Johnson is known for the government-funded murals he created during the Depression. Panorama of Military History, at the United States Military Academy in West Point, New York, is probably his best-known work, covering the south wall, with Edward Shepherd Creasy's Fifteen Decisive Battles of the World. This is the largest American mural using egg tempera. The 70-foot-long (70 ft) mural required the yolks of 35 dozen fresh eggs mixed with oil to make the paint. Johnson was paid $30 a week and his assistant $20. Johnson chose the 20 globally most important battles including those that featured Napoleon, Joan of Arc, and Hannibal.

American Pieta – Carnegie Museum of Art

Johnson also painted five murals at The Officer's Club at Fort Niagara State Park, which commemorate the history of the 28th regiment from its founding in 1905.

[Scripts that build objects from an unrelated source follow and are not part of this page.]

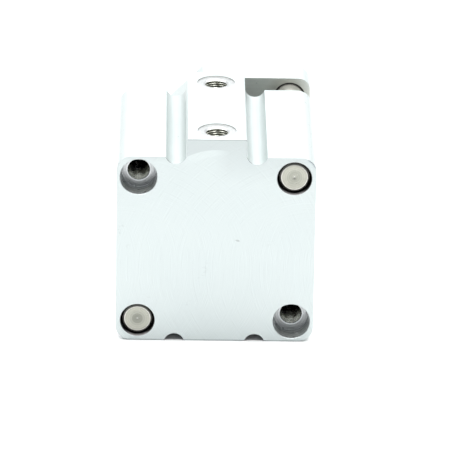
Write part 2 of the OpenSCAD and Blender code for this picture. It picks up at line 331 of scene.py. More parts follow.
class Finish:
    """A material under construction; every texture uses the row frame's metres."""

    def __init__(self, name, colour, metallic, roughness):
        self.material = bpy.data.materials.new(name)
        self.material.use_nodes = True
        self.tree = self.material.node_tree
        self.shader = self.tree.nodes["Principled BSDF"]
        self.base = (*colour, 1)
        self.set("Base Color", self.base)
        self.set("Metallic", metallic)
        self.set("Roughness", roughness)
        self.place = self.node("ShaderNodeTexCoord").outputs["Object"]
        self.x, self.y, self.z = self.node("ShaderNodeSeparateXYZ", {"Vector": self.place}).outputs

    def set(self, socket, value):
        """Gives a shader socket a constant, or links a texture to it."""
        self.put(self.shader.inputs[socket], value)

    def put(self, socket, value):
        """Gives any socket a constant, or links another socket to it."""
        if isinstance(value, bpy.types.NodeSocket):
            self.tree.links.new(value, socket)
        else:
            socket.default_value = value

    def node(self, kind, inputs=None, **settings):
        """Adds a node with its settings and what its inputs hold."""
        made = self.tree.nodes.new(kind)
        for key, value in settings.items():
            setattr(made, key, value)
        for key, value in (inputs or {}).items():
            self.put(made.inputs[key], value)
        return made

    def math(self, operation, *values):
        made = self.node("ShaderNodeMath", operation=operation)
        for socket, value in zip(made.inputs, values):
            self.put(socket, value)
        return made.outputs[0]

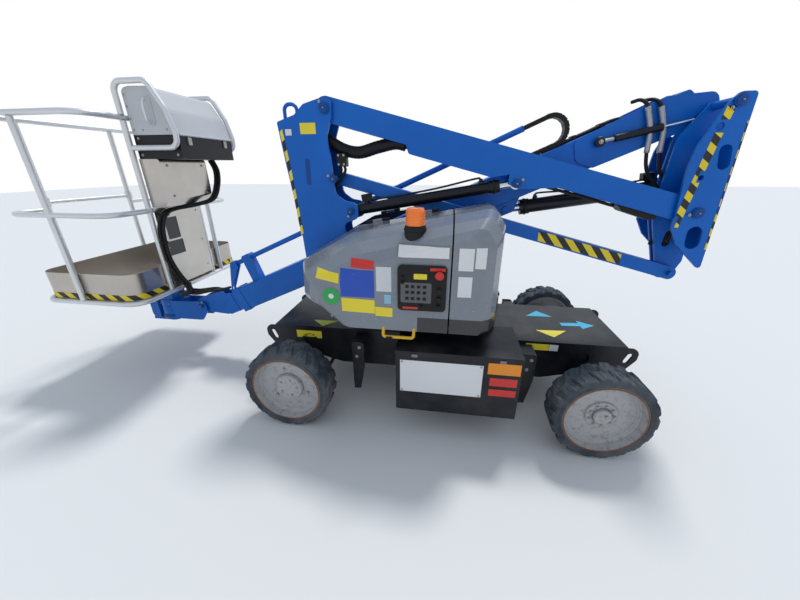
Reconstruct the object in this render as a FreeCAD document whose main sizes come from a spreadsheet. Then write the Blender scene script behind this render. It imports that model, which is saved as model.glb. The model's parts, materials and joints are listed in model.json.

Johnson won $1,000 in the Carnegie International Art contest of 1941. Because the Second World War was in full progress, the committee had been obliged to accept only the 5,000 American entries. Although some considered that the entries were poor, it was Johnson who was chosen as the winner. He had entered a painting called American Pietà, which instead of showing the Virgin Mary cradling the crucified Jesus, showed an African American family group after it had just been given back the body of a lynched man. The painting was unapologetically anti-racist and documented the pain of the people involved, showing the grief and giving indications of the sadistic castrations that usually accompanied racial lynchings.